I think consumer preferences have changed a lot; and I think from our perspective it’s around fresh (foods), fresh being different things in different parts of the world. So, for instance, fresh in the US means a product which is made a week ago; for us, fresh in Australia means made (at) that time. People are coming to focus more on natural style, handmade fresh products and consumer preference is increasingly becoming that.
Which other global markets are on the radar for Foodco Group for expansion?
We have an international strategy. We have what we call our home market, which is really Australia and New Zealand, and that’s a very solid business. We are really looking to extend that network into Asia.
China we entered several years ago and we have some other good work being done there. Singapore we have just entered, India we are just entering. Singapore, we think, is a pivotal local market in Asia because a lot of people like us come and go through Singapore all the time. So achieving brand profile and excellence in Singapore, and then moving to countries around it. For instance, if we wanted to set up Jamaica Blue in Thailand; it’s a great opportunity, but it is easier to get excellence in Singapore first and then look into establishing in Thailand.

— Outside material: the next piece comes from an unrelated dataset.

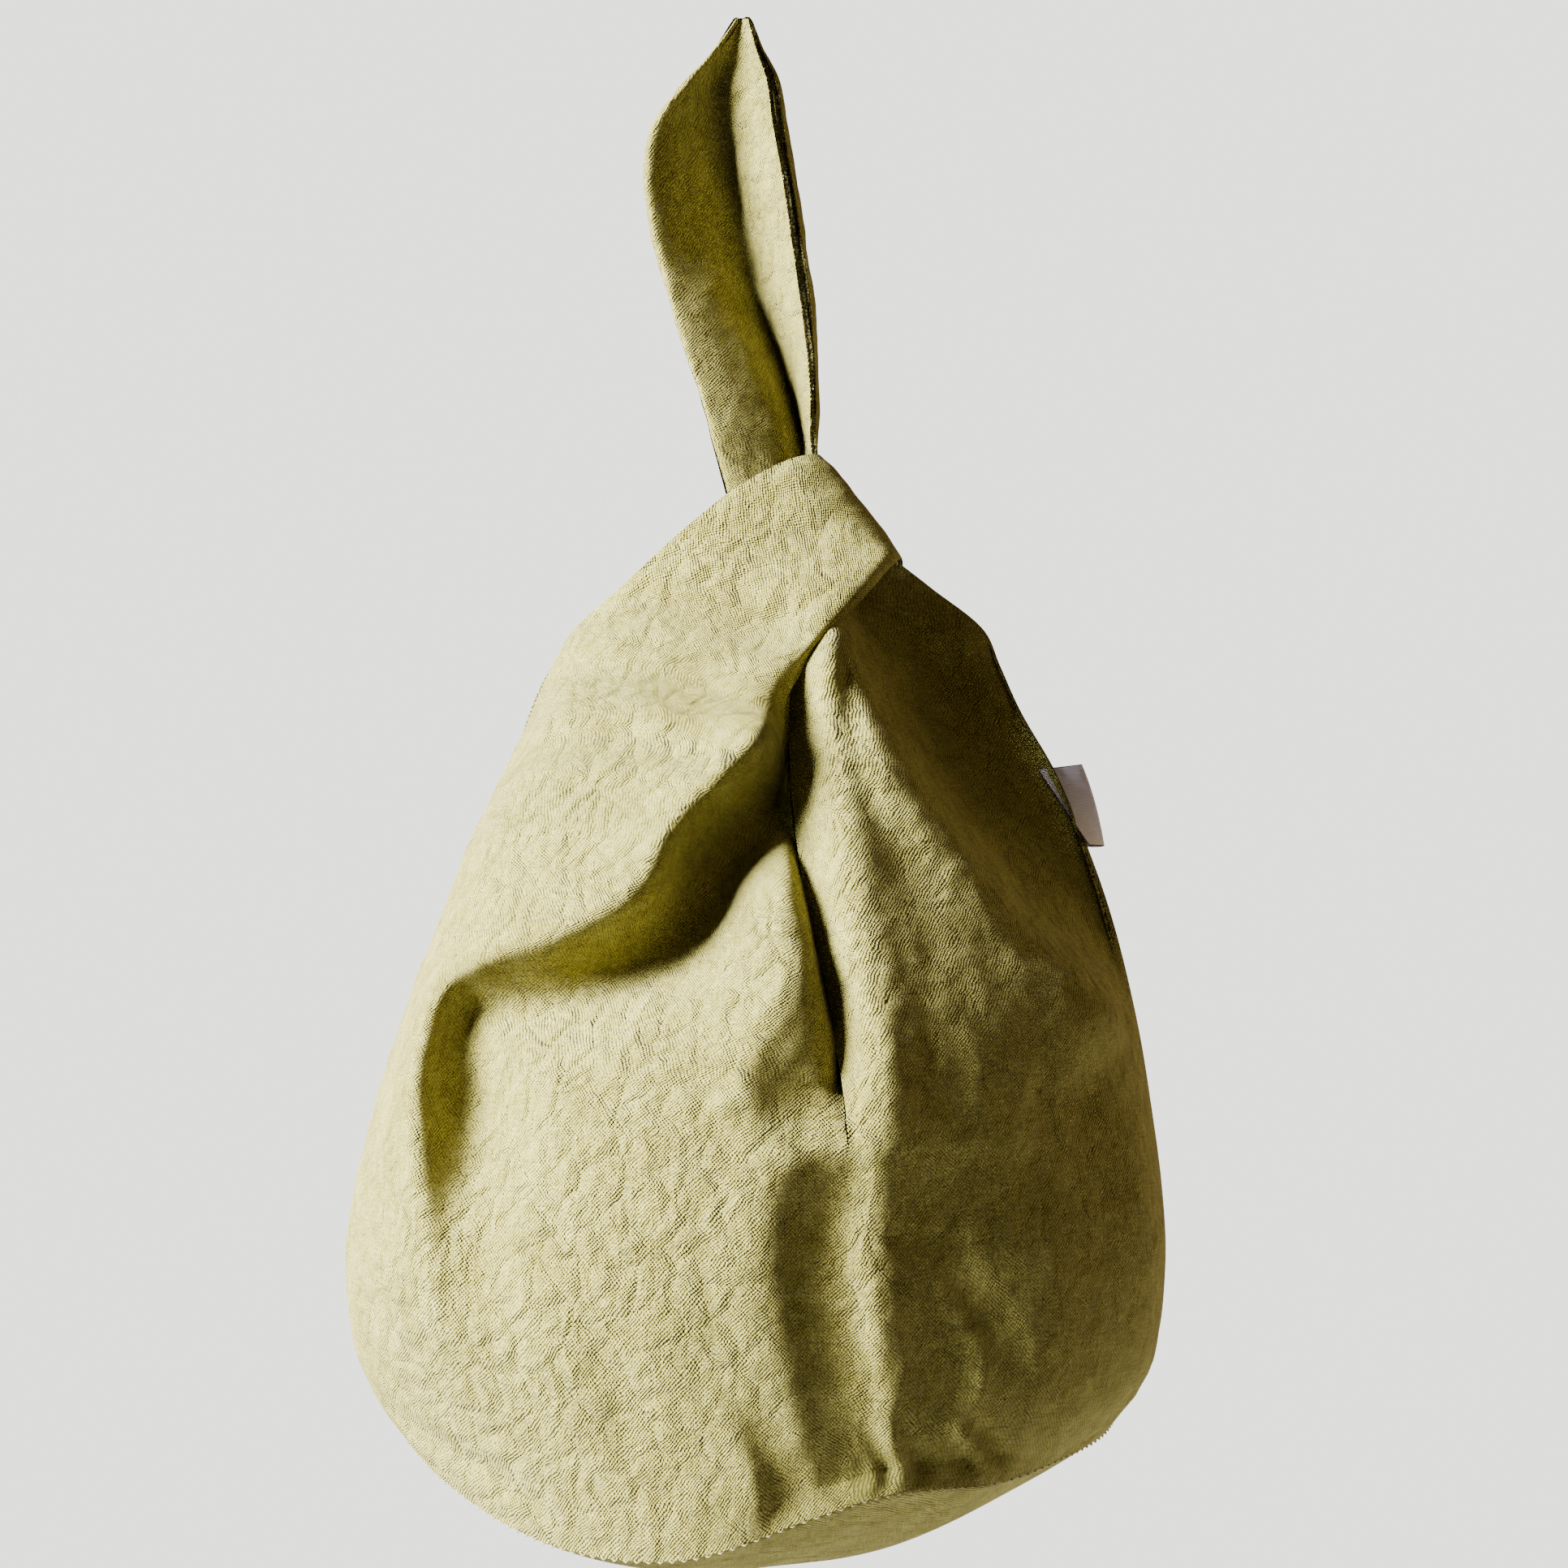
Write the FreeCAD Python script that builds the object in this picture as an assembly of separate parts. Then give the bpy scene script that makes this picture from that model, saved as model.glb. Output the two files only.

India is enormous. India just by definition is an opportunity for the next two decades and is going to be our focus.
Gloria Jeans, an Australian brand that entered India some years ago, hasn’t done particularly well. What is crucial to sustain your brand in this market?
We don’t view India as a layup, which is a certain Australian word for easy, and I wouldn’t advocate coming to India with a simple coffee product. Again, I respect Gloria Jeans; but, really, what is its clear point of difference is compared to a Costa, or Starbucks or CCD’s Lounge product? What really makes them different? And I think coming to India is like a facsimile of someone else. I don’t think they were bold enough. You need to bring something different to the market and I wouldn’t bother coming unless we could offer something different. And I think our product brings something different which you’re not getting here at the moment.